◆ Exercise
Your task is to give the number of lines in the listing that include "body", and nothing else.

BEGIN Stored rows

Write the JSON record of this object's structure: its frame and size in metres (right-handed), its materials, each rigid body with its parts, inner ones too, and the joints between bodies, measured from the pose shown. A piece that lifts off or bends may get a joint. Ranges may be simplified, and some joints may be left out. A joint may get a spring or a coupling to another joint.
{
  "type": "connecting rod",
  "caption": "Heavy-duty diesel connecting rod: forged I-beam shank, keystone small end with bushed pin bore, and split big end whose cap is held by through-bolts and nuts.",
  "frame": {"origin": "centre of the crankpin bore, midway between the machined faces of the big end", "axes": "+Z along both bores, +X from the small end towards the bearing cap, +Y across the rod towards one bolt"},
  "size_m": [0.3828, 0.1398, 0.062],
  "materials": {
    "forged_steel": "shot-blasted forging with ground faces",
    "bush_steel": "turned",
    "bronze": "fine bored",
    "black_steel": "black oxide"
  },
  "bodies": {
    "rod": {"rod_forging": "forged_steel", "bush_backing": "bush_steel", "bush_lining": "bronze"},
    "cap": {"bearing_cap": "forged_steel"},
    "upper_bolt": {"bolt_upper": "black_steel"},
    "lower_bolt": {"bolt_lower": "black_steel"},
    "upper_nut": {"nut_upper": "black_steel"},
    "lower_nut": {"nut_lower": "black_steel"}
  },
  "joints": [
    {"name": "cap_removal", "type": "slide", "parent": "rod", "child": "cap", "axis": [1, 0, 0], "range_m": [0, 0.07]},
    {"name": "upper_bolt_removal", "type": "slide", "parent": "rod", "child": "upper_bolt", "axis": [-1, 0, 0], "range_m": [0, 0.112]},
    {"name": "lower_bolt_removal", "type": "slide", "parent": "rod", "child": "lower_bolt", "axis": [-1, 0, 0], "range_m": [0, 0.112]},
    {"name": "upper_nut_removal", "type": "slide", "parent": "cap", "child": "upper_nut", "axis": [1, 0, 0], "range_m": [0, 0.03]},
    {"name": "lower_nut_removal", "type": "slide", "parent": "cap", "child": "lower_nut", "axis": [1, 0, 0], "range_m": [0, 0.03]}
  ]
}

END Stored rows
BEGIN Stored rows

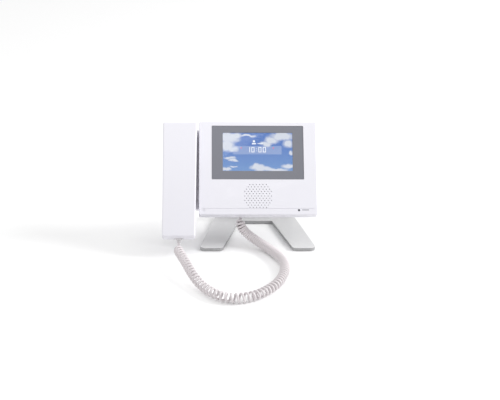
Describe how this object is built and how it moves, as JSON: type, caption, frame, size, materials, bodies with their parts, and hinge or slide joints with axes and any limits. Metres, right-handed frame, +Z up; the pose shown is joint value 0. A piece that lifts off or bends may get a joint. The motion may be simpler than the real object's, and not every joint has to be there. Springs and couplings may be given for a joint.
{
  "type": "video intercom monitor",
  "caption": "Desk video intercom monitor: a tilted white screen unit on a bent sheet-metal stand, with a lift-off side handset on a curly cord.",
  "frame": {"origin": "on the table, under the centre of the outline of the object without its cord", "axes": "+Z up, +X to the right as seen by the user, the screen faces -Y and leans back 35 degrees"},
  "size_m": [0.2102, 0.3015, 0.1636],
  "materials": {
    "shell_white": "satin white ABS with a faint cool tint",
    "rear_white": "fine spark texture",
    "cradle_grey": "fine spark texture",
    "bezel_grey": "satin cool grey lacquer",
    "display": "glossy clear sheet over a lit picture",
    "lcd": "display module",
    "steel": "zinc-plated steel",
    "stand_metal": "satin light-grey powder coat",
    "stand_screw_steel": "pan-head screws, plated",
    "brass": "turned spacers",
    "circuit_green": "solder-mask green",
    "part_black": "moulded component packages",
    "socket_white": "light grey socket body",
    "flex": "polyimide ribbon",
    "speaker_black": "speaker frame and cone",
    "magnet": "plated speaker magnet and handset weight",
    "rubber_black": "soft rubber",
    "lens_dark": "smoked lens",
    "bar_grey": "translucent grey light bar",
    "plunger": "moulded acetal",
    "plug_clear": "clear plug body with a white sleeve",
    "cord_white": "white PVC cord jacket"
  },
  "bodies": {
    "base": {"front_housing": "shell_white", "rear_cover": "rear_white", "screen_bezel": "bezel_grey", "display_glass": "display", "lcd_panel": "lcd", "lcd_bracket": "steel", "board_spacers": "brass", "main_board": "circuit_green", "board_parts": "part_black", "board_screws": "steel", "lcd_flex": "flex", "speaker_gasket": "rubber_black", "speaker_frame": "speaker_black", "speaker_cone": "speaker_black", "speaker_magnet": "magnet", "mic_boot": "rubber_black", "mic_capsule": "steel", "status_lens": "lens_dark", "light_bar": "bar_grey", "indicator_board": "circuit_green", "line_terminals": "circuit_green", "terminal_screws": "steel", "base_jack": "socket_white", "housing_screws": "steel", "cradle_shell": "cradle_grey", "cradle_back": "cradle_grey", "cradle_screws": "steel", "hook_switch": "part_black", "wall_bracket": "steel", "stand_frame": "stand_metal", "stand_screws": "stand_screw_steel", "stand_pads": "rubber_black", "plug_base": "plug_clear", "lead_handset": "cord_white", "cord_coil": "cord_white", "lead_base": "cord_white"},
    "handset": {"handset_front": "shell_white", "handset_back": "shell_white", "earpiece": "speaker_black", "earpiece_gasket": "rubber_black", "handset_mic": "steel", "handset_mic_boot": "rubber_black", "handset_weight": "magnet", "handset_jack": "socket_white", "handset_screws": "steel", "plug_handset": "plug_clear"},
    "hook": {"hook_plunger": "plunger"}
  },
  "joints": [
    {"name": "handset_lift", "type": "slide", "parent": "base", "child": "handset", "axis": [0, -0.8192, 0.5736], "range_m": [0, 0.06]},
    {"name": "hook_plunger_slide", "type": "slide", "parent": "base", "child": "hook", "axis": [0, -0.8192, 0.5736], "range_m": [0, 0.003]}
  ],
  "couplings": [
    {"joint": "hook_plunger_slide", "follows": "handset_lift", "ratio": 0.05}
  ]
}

END Stored rows
BEGIN Stored rows

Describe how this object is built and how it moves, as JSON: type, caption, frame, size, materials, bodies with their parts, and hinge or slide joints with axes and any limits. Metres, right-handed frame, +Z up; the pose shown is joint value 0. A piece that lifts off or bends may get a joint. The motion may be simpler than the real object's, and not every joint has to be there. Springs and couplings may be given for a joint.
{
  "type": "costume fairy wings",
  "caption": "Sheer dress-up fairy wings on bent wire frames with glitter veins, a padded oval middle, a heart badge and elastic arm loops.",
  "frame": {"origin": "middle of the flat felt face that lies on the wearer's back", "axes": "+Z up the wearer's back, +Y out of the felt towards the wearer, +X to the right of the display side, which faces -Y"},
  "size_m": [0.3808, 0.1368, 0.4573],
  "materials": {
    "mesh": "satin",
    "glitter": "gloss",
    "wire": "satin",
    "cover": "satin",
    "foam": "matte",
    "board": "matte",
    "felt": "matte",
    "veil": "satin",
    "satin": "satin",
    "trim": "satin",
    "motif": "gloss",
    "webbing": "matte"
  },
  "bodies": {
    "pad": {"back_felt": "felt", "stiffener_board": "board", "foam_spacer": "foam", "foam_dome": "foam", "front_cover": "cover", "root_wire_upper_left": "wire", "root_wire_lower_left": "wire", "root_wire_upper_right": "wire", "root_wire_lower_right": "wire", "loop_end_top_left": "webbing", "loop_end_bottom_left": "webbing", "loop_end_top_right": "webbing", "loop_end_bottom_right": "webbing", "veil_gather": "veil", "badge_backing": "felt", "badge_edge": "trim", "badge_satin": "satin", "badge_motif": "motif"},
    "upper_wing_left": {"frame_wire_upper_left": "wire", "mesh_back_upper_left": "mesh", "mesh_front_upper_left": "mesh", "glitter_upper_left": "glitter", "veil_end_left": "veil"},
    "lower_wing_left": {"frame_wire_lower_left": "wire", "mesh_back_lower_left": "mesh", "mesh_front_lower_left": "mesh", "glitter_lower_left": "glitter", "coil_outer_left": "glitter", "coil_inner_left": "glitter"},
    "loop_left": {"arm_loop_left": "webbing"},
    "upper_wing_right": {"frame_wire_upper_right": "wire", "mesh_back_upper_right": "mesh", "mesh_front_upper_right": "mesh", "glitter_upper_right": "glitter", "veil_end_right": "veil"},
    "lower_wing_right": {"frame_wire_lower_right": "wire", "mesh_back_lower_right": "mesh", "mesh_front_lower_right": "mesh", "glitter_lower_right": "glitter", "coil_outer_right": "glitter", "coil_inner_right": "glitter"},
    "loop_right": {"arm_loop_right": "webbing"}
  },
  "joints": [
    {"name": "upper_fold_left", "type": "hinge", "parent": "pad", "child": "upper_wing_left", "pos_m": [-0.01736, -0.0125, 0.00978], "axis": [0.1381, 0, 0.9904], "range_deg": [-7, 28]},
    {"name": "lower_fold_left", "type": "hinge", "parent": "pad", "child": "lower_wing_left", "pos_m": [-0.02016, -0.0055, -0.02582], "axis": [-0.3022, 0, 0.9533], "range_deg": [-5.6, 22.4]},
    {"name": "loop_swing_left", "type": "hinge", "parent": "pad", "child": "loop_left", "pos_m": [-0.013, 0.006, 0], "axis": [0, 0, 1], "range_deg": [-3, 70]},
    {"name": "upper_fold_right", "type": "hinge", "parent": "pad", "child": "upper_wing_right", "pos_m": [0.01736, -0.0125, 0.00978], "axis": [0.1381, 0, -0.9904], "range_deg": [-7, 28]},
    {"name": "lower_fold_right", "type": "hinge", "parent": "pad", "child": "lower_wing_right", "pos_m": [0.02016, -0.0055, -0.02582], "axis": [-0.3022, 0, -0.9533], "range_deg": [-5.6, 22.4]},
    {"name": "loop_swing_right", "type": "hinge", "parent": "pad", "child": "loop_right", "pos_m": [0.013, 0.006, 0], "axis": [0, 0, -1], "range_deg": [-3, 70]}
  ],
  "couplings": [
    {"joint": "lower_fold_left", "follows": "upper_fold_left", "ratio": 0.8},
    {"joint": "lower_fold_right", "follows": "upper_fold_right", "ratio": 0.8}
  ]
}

END Stored rows

◆ The completed task
3